Restate word for word the lines that begin the listing and end with the line holding "its rear peak.".

### Extracted material

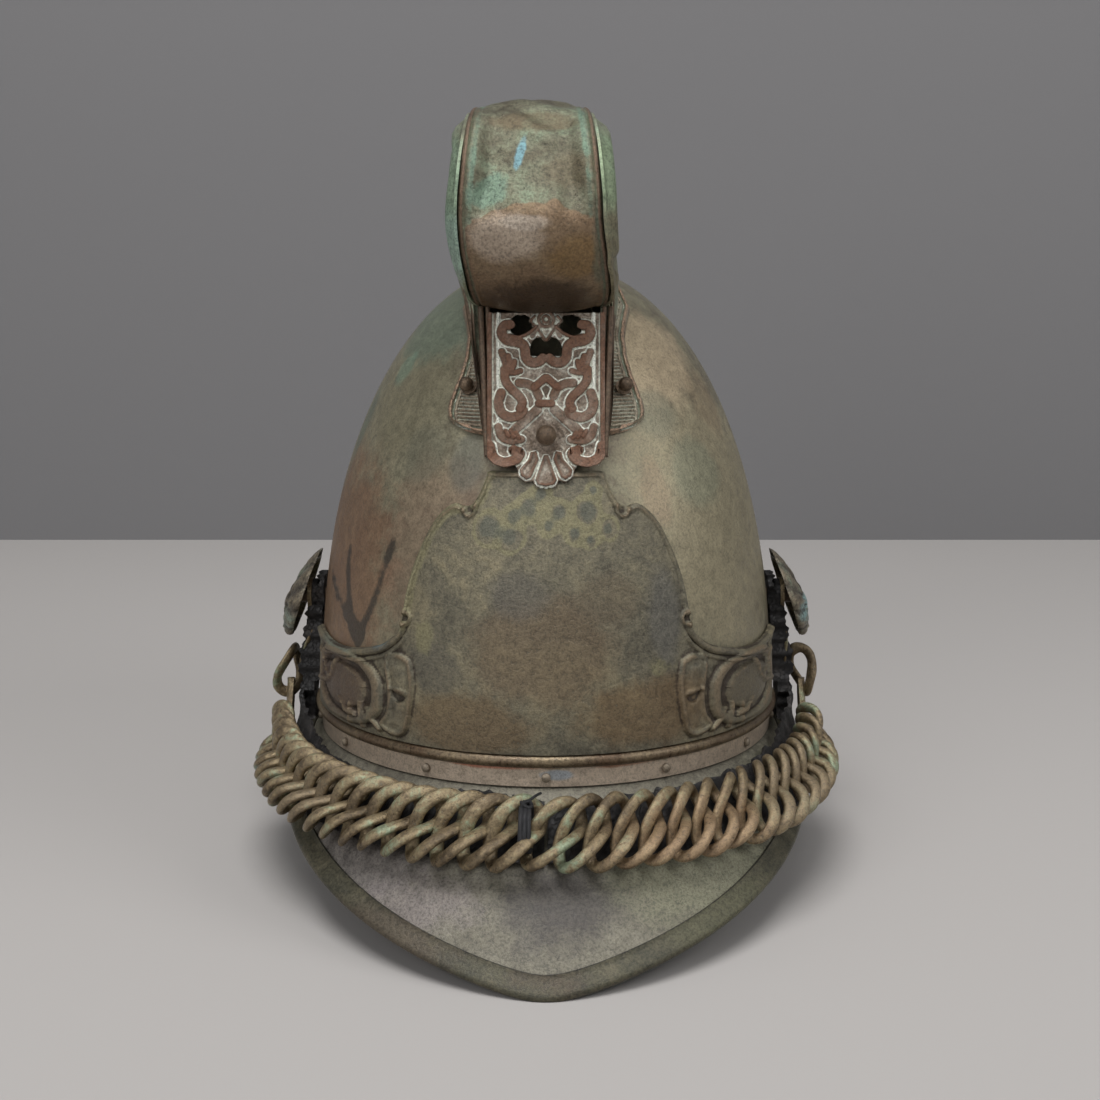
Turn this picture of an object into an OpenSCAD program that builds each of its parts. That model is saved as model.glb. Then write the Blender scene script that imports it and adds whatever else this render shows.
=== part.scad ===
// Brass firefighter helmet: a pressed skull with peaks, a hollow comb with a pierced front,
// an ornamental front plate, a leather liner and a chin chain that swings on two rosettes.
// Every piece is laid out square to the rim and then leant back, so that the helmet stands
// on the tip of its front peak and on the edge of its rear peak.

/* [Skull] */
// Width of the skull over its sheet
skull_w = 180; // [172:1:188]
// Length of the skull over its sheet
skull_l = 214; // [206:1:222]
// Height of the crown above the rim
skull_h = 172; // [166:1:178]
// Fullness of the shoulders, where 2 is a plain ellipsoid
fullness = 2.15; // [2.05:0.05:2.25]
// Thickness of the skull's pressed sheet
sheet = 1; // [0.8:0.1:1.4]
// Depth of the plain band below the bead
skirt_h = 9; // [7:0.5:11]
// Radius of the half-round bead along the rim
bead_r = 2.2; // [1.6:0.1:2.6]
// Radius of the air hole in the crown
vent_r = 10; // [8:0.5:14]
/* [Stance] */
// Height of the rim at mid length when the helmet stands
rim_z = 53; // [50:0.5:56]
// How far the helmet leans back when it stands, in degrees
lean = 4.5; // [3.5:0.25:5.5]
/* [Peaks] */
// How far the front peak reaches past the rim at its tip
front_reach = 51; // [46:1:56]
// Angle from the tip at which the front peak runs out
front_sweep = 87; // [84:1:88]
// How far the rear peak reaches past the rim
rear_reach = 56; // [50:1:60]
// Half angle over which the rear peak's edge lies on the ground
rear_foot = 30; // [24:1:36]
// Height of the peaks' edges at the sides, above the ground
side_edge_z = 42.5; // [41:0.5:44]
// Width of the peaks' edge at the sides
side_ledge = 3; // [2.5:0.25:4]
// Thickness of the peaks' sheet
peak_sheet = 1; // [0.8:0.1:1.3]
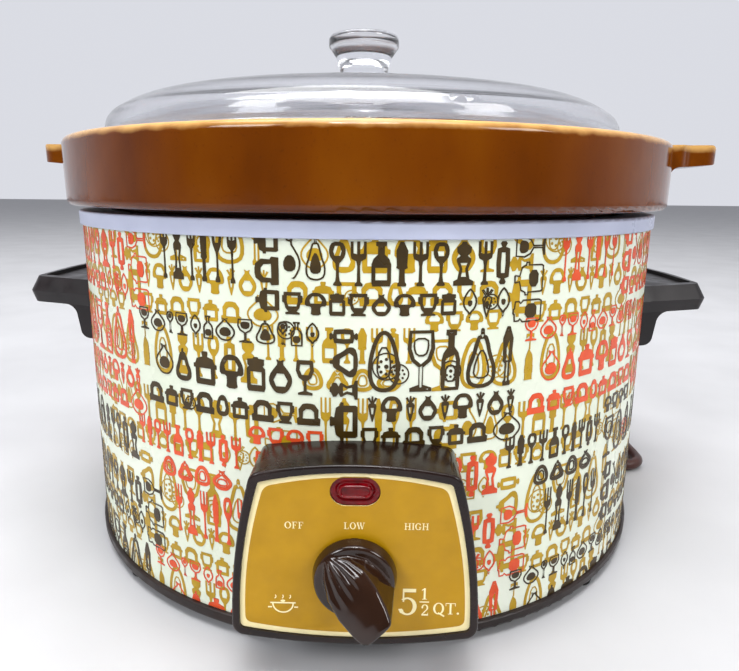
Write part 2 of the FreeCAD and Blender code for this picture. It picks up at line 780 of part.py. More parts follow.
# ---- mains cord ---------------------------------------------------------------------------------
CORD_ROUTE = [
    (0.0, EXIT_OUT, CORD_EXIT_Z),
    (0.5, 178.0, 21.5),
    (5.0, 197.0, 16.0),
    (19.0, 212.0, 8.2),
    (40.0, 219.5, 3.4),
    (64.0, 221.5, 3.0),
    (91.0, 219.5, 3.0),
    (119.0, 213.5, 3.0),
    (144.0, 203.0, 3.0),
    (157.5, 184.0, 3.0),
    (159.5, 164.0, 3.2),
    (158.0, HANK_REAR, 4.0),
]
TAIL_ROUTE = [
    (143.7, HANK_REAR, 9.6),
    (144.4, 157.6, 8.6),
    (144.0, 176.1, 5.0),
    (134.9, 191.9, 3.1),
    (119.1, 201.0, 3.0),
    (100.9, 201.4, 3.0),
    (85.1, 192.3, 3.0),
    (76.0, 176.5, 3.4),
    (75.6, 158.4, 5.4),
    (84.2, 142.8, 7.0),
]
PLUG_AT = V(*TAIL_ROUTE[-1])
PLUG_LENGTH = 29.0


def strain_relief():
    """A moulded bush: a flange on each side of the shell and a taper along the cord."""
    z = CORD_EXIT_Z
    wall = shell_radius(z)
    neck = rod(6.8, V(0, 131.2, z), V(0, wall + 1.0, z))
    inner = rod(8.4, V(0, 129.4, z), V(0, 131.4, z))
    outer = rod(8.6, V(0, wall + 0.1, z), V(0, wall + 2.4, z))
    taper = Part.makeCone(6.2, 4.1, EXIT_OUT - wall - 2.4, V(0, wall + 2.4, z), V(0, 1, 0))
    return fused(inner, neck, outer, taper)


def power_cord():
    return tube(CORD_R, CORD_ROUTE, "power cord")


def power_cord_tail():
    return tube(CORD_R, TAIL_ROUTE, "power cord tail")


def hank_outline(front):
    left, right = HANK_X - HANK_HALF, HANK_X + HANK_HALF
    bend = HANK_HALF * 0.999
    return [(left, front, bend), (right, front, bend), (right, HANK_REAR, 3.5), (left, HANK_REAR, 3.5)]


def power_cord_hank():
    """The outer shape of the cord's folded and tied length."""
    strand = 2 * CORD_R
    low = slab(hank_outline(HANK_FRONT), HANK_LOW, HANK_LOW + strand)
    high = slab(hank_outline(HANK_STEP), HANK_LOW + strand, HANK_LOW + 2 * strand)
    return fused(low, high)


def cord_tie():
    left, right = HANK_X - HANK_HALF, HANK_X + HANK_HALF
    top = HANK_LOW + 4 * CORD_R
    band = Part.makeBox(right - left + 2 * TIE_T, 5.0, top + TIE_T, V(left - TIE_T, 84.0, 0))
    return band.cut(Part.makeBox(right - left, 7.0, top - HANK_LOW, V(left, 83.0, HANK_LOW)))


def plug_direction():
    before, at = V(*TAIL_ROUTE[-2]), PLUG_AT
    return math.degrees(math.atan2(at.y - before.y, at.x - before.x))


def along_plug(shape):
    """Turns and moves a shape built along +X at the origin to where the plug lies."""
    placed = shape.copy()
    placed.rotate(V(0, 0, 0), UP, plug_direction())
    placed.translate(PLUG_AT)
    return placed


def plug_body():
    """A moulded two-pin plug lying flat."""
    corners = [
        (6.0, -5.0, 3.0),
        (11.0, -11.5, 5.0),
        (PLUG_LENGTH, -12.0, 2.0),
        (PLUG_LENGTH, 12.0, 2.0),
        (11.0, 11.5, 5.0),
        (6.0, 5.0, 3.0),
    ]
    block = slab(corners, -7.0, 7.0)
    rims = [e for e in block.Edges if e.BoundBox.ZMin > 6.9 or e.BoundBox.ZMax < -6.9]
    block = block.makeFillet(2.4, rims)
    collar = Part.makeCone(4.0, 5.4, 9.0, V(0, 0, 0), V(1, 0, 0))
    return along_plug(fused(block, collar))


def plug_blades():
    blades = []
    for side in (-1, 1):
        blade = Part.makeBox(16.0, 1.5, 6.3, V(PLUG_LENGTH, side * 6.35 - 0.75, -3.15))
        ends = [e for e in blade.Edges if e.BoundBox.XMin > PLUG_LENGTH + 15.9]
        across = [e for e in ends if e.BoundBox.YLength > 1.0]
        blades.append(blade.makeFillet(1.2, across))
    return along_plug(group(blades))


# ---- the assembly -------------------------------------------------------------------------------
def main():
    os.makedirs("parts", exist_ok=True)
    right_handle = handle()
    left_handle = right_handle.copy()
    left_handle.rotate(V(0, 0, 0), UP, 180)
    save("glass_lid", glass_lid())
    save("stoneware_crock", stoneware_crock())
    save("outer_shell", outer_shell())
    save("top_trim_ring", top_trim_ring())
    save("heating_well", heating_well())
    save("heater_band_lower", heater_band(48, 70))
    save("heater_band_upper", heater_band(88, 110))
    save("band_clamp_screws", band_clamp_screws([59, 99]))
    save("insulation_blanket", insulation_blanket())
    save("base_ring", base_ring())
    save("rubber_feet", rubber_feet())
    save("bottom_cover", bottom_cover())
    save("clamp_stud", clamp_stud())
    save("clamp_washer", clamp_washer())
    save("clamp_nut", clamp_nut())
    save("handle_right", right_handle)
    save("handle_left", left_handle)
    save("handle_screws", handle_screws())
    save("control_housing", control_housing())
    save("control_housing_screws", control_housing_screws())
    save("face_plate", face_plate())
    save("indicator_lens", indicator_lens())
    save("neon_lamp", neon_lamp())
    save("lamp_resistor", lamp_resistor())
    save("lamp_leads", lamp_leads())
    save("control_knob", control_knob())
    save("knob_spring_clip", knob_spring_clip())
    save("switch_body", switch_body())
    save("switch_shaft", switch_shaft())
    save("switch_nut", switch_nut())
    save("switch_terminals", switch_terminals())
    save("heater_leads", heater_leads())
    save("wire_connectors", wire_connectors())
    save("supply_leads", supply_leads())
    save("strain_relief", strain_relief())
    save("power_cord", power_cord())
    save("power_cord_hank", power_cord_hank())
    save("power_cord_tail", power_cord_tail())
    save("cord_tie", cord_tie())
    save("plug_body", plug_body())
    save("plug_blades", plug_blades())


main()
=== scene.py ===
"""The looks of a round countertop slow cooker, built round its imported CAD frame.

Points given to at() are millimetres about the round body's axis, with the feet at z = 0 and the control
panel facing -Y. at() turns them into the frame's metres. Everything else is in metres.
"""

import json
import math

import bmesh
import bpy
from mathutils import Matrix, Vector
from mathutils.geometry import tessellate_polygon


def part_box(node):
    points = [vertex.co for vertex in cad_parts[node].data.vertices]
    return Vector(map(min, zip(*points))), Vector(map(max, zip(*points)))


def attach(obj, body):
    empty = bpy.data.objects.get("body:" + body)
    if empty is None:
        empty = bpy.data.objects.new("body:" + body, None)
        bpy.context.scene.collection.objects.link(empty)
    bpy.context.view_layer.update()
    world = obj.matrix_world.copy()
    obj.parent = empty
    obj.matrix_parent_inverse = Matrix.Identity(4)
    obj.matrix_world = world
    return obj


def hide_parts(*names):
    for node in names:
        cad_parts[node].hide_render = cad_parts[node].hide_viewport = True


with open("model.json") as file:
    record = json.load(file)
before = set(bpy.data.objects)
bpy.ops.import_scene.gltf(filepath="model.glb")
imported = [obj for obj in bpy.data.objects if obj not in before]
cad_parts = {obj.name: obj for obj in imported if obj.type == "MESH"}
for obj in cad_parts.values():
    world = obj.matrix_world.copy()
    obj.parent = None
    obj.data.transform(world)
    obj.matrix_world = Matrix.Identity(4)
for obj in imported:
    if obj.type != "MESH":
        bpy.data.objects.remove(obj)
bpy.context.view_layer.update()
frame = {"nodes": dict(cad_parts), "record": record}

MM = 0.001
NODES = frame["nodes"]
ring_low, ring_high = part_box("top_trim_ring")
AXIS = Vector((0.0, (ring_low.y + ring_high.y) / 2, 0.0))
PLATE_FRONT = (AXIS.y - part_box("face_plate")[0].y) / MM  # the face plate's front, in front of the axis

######

:: Response for this exercise ::
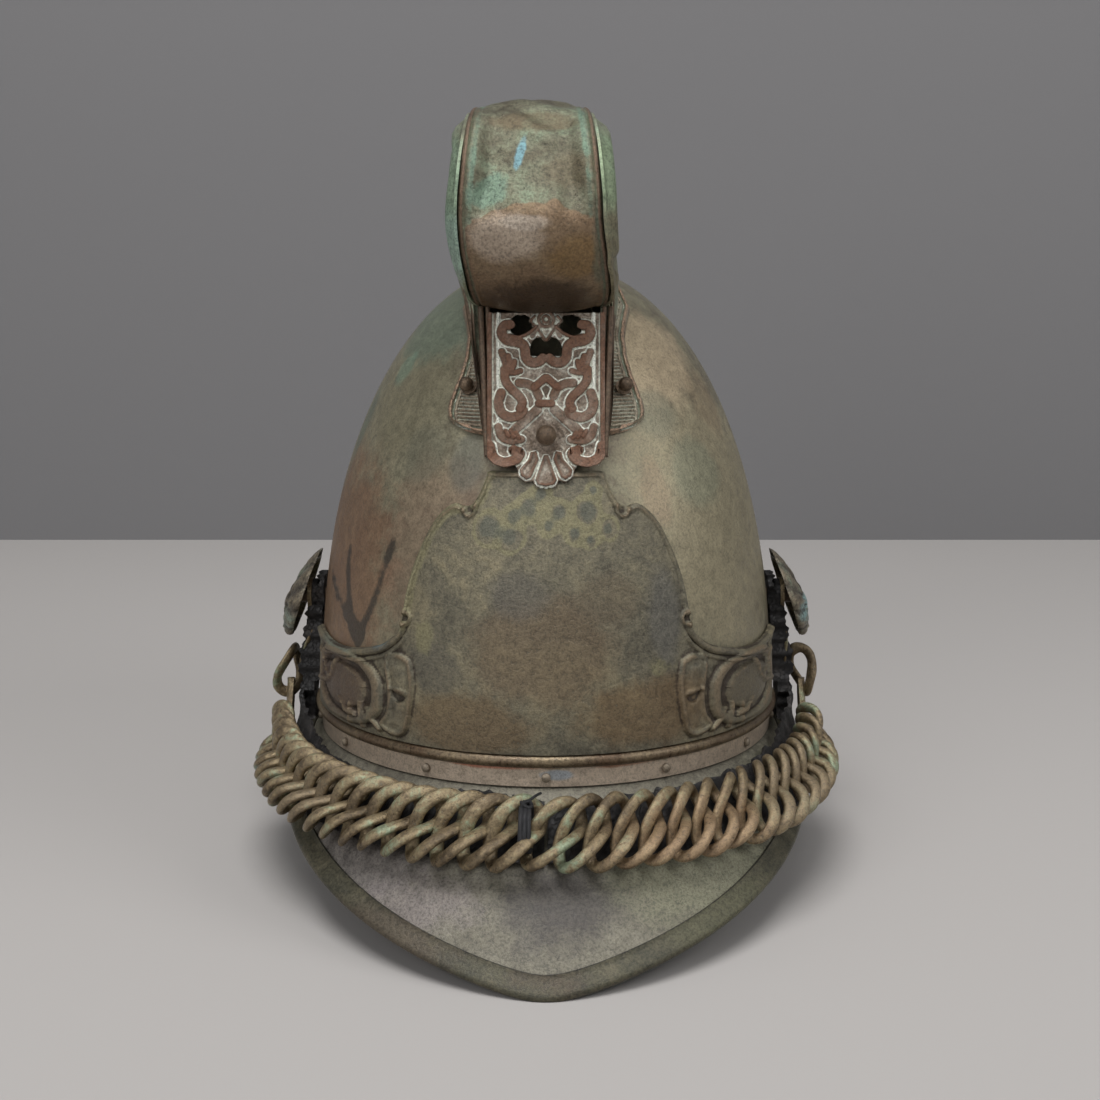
Turn this picture of an object into an OpenSCAD program that builds each of its parts. That model is saved as model.glb. Then write the Blender scene script that imports it and adds whatever else this render shows.
=== part.scad ===
// Brass firefighter helmet: a pressed skull with peaks, a hollow comb with a pierced front,
// an ornamental front plate, a leather liner and a chin chain that swings on two rosettes.
// Every piece is laid out square to the rim and then leant back, so that the helmet stands
// on the tip of its front peak and on the edge of its rear peak.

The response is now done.